**Short task**
Copy every line of the listing exactly.

**Given entries**
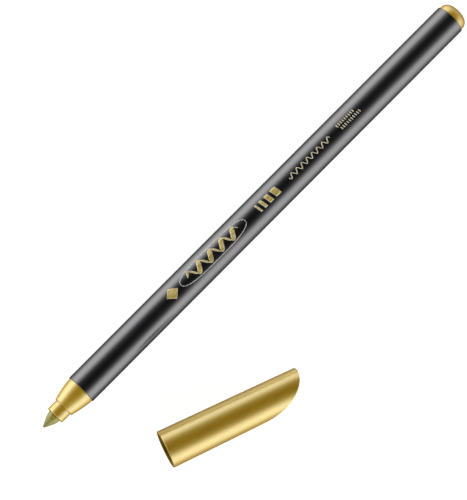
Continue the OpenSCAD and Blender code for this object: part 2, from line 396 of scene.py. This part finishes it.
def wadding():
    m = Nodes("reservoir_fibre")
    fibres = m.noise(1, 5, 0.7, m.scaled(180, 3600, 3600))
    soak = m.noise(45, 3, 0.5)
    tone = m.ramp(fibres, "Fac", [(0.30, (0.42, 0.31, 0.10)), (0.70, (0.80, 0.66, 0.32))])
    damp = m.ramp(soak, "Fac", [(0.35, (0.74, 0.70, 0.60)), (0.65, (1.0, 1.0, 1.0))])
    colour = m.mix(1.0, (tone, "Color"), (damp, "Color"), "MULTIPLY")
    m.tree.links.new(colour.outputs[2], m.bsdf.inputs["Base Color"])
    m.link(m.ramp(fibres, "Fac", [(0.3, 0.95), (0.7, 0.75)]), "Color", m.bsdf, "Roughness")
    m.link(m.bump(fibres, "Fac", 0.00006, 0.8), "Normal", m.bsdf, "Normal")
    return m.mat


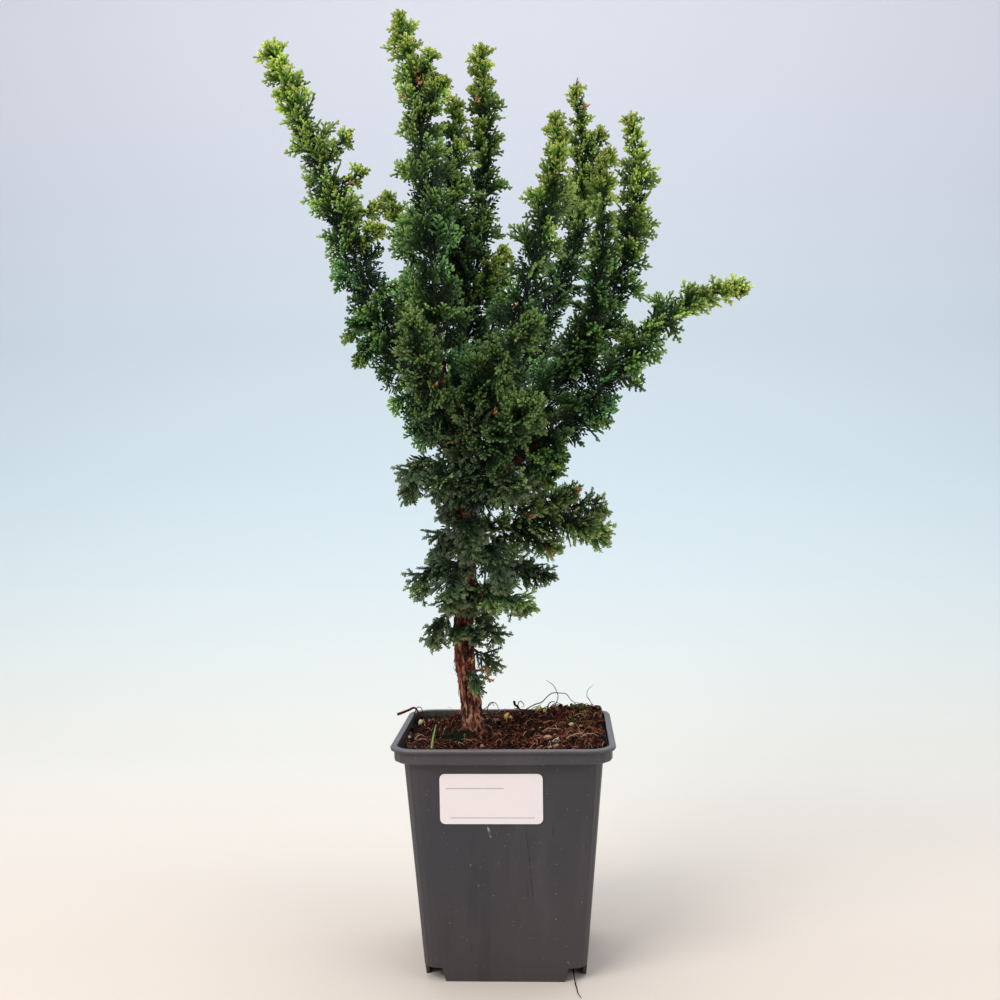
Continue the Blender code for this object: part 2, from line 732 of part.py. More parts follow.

**Final result**
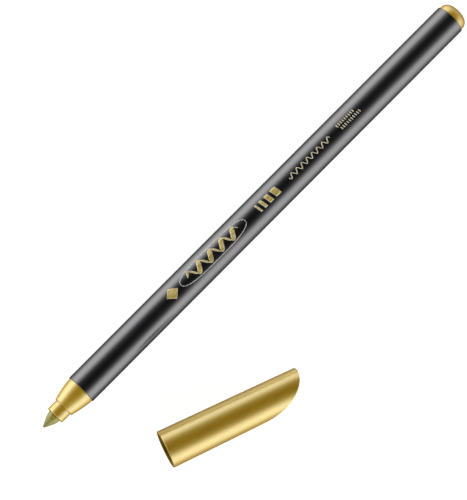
Continue the OpenSCAD and Blender code for this object: part 2, from line 396 of scene.py. This part finishes it.
def wadding():
    m = Nodes("reservoir_fibre")
    fibres = m.noise(1, 5, 0.7, m.scaled(180, 3600, 3600))
    soak = m.noise(45, 3, 0.5)
    tone = m.ramp(fibres, "Fac", [(0.30, (0.42, 0.31, 0.10)), (0.70, (0.80, 0.66, 0.32))])
    damp = m.ramp(soak, "Fac", [(0.35, (0.74, 0.70, 0.60)), (0.65, (1.0, 1.0, 1.0))])
    colour = m.mix(1.0, (tone, "Color"), (damp, "Color"), "MULTIPLY")
    m.tree.links.new(colour.outputs[2], m.bsdf.inputs["Base Color"])
    m.link(m.ramp(fibres, "Fac", [(0.3, 0.95), (0.7, 0.75)]), "Color", m.bsdf, "Roughness")
    m.link(m.bump(fibres, "Fac", 0.00006, 0.8), "Normal", m.bsdf, "Normal")
    return m.mat


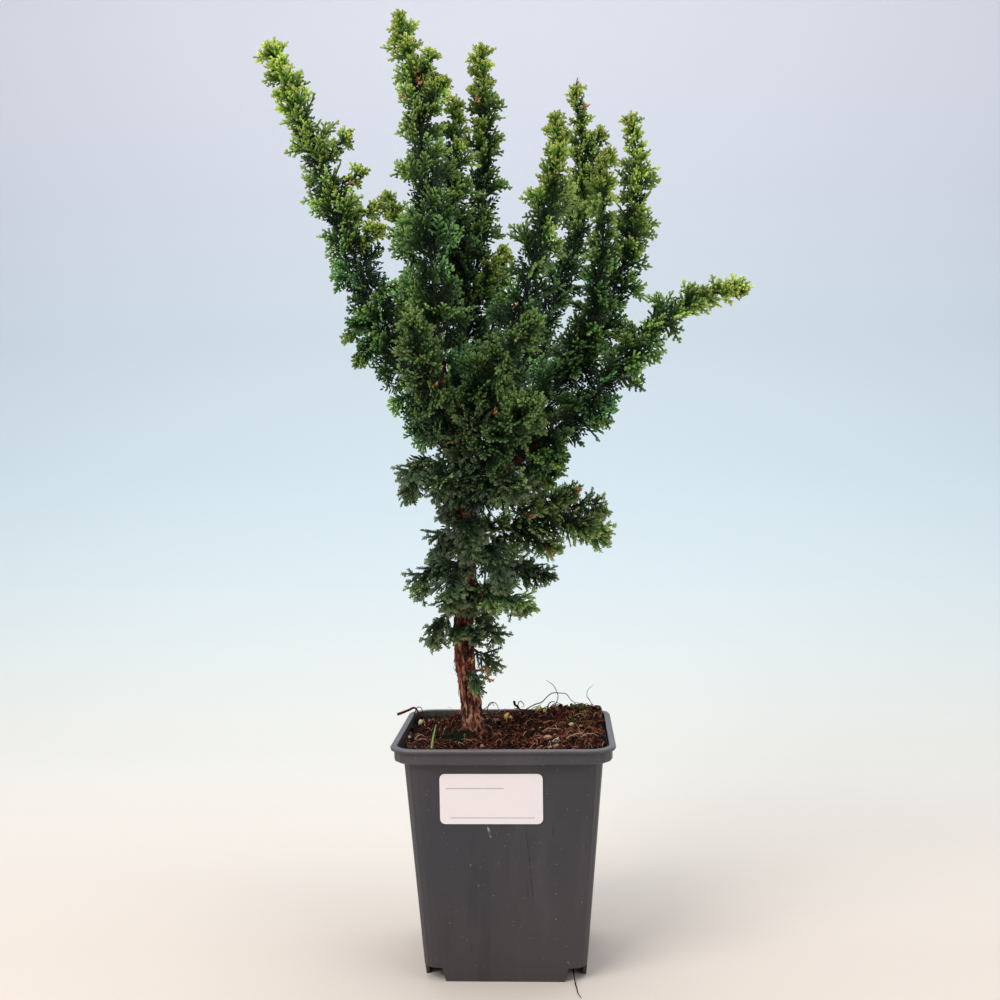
Continue the Blender code for this object: part 2, from line 732 of part.py. More parts follow.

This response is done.